Finding a parking spot can be hard during Black Friday, at an OSU game, and even on our campus. When hundreds of students live in the same dorms and attend class in the same buildings, convenient parking is a challenge. 

Some say Denison’s system is due for an overhaul. “With the changes in the dorms that have occurred this year, parking needs to be changed,” said Kayleigh Humphries ‘16, a biology major from Newark, Ohio. “Now that all the sophomores are on East quad and the freshmen are on West quad, there ought to be parking near the dorms.”

The current permit registration costs $100 a year, and assigns a colored sticker to each car based on class seniority. This is a median cost for colleges in this area: an annual parking permit at Kenyon College in Gambier, Ohio, costs $200. Capital University, in Columbus, has a large commuter sector and sells permits for $80, while parking at Case Western Reserve University in Cleveland, can add up to a price ranging from $432 to $1,280 for a prime spot on University Circle. 

A less expensive option for Denison, the orange parking pass can be purchased for only $1 for the most distant parking. According to JoAn Matteson, accounting clerk in the Controller’s Office, this aims to fix congestion. “There were more students on East quad than there were parking spots,” Matteson said. 

Congestion has gotten to the point where students begin to believe that there is no parking, according to Administrative Assistant of Safety & Security Mary Lindsey. She said, “We have more spaces than we have vehicles. But they’re not always convenient. East quad is a big problem every year.” 

Director of Safety & Security Garret Moore has plans to improve the congestion. “I would like two parking permits: blue and green, for the upperclass students and the first years,” Moore said. This would allow students to park closer to the dormitories where they live. The next step will be a proposition to DCGA. According to Moore upperclassmen have conventionally resisted change to the parking pattern. 

The permit solution is less expensive than the alternative—mounds of parking tickets and an impounded car.

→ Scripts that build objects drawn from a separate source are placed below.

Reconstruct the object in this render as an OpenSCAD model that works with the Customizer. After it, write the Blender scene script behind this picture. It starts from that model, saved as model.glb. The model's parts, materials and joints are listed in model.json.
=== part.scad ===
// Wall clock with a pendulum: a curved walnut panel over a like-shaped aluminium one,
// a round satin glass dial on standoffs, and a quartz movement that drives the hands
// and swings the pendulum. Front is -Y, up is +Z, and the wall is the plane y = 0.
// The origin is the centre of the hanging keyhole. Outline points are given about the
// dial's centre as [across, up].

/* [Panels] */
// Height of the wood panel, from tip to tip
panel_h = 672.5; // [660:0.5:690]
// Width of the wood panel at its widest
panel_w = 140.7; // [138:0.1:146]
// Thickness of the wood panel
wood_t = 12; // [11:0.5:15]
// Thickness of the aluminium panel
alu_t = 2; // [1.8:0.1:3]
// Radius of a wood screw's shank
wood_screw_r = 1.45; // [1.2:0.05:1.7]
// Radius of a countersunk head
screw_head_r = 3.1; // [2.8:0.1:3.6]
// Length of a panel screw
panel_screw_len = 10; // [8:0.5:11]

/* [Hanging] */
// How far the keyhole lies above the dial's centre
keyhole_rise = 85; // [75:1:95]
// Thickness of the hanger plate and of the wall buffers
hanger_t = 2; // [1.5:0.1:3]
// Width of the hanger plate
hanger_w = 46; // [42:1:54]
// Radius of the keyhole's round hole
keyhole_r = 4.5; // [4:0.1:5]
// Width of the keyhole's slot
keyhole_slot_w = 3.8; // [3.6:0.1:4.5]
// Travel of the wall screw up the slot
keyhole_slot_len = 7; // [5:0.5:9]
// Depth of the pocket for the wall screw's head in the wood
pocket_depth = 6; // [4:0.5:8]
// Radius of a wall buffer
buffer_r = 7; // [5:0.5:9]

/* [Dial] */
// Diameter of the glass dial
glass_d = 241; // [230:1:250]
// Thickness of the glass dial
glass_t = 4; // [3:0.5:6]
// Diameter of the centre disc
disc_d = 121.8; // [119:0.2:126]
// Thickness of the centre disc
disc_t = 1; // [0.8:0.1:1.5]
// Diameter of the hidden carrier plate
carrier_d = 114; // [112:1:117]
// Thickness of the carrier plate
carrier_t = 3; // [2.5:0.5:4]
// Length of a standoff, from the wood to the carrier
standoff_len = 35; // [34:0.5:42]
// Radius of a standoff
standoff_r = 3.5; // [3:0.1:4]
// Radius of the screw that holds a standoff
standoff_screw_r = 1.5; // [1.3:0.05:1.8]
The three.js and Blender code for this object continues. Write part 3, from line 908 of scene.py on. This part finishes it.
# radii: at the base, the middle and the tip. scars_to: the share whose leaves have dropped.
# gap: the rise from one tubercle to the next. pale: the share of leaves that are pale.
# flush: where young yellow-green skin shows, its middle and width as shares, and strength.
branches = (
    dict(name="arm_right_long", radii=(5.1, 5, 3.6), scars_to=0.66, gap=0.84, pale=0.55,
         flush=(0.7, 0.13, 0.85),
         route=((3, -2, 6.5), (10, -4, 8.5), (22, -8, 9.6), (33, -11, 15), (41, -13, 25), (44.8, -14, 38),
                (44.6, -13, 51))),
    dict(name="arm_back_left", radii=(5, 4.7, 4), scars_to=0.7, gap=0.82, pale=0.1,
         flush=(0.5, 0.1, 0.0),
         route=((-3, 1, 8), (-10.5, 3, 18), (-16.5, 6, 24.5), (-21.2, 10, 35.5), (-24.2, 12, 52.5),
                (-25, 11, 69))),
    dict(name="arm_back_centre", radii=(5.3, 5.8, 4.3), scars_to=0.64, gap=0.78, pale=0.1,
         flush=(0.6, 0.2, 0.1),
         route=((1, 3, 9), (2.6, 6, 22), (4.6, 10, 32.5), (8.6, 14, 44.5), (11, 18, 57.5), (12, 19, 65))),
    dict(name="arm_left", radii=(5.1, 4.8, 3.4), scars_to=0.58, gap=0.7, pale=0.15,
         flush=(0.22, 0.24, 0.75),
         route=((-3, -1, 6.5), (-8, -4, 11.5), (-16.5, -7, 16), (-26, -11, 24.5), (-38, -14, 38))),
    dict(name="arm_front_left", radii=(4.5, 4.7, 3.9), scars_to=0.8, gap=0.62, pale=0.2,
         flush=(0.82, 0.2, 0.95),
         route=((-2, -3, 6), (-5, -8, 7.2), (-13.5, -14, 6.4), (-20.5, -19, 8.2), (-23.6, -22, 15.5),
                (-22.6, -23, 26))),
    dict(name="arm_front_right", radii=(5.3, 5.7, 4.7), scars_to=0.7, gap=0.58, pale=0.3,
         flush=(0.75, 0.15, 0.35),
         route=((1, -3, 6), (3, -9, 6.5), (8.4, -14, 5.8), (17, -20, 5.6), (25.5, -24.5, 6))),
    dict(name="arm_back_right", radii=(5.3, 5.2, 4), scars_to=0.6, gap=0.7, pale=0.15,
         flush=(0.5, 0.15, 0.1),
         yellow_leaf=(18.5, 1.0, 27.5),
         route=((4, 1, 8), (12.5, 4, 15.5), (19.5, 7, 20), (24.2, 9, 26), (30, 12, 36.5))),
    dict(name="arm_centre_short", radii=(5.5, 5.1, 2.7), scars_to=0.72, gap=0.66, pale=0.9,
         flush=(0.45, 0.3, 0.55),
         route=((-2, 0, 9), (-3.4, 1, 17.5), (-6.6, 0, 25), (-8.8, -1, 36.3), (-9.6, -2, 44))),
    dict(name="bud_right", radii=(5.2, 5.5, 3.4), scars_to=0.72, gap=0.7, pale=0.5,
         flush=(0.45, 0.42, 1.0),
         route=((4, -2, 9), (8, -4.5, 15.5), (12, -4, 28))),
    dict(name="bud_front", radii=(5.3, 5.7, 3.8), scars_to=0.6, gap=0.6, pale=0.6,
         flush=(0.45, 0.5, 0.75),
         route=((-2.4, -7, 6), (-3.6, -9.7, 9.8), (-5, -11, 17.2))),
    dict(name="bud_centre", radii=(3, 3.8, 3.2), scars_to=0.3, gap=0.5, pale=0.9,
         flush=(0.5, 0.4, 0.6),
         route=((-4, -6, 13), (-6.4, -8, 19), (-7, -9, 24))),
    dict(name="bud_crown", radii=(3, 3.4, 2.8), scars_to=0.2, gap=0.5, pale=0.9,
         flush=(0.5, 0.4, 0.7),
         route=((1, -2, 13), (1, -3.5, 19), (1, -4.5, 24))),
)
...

A Denison parking ticket sets you back $40 or $100, depending on the offense, while a Granville citation costs $20. Moore said the cost adds significance to Denison tickets: “If our tickets were that little, students wouldn’t be concerned about them at all.”

The consequences of a village citation can be much more expensive. The ticket must be paid or taken to court, and if the car is not moved, it will be towed. 

On Denison’s campus, towing is a last resort. According to the Controller’s office, around 1,100 parking citations are issued each year, and Moore said only three or four of those cars are towed, after five parking violations have been cited and the owner does not remove the vehicle from campus.

Instead of paying the citation on their account, students have another choice: filing a citation appeal with security. The Controller’s office and security review the citation, and possibly reverse it and refund the fee.

Matteson, who helps process the appeals, sees many parking citations successfully reversed. “So many of the tickets are reversed, it feels like it’s all for nothing,” she said. 

Changing the parking pattern would reduce the number of citations, according to Moore. But there is another route to reducing the number of citations—increasing students’ willingness to walk. “We’re into sustainability, we want people to walk,” Moore said. And the Hill itself is not hospitable to cars. “We’re not a drive-to-class campus,” Lindsey said. 

Karen Osborne ‘16, a psychology major from Cross Plains, Tenn., has commuted to an off-campus internship on a biweekly basis and learned to live with the current system. “People should suck it up,” she said. “They can walk five minutes to their car.”